И действительно, не было. Это в другой статье и в другом журнале Михалков и Адабашьян, в титрах объявленные единоличными авторами сценария «по мотивам», одобрялись за то, что обогатил пьесу Володина – в частности, как раз той сценой, где Ильин, блистательно сыгранный Любшиным, бродит меж столиков, с пьяной назойливостью и пронзительно-смутной тоской добиваясь у пьющих-закусывающих, кто из них помнит слова песни:«Не для меня придет весна, не для меня Буг разольется…» Или «бук разовьется» – кто как хочет, так и поет.
Что до меня, я-то слышал от Володина, знал: эпизод – его личное воспоминание, засевшее в сердце. Это он сам, выпив, бродил и выпытывал.

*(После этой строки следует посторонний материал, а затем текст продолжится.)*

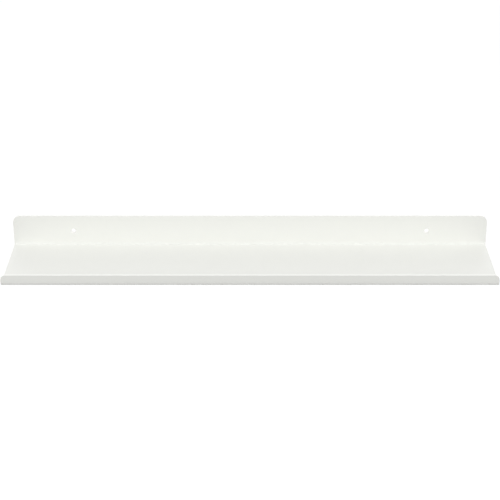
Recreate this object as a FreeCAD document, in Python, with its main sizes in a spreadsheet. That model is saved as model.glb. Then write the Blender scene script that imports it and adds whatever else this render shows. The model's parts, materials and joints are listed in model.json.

Но ему сейчас надо было выговориться, заодно объяснив, почему его имени нет в титрах. Будто бы – эта осторожная оговорка не означает моего недоверия, просто, как выражаются, не выслушана другая сторона – ему позвонили двое вышеуказанных, попросили: Саня, уступи авторство, понимаешь, очень деньги нужны. Он так и сделал. Сам, говорит, в деньгах тогда не нуждался и вообще не хотел сперва сценарий писать, не веря в удачу фильма.
В чем тем более не приходится сомневаться. Так он отговаривал Ефремова ставить «Назначение», уверяя: «Олег, не получилось», так сопротивлялся возобновлению «Фабричной девчонки» и «Старшей сестры», так и Никиту Михалкова молил: «Не позорьте себя, не позорьте меня!…» Надо ли говорить, что во всех случаях ошибался, а уж «Пять вечеров», на мой вкус, просто лучший фильм режиссера Михалкова и, может быть, оператора Лебешева. Даром что, говорят, был задуман внезапно и снимался в промежутке между двумя сериями скучнейшего «Обломова», чтобы труппа не простаивала.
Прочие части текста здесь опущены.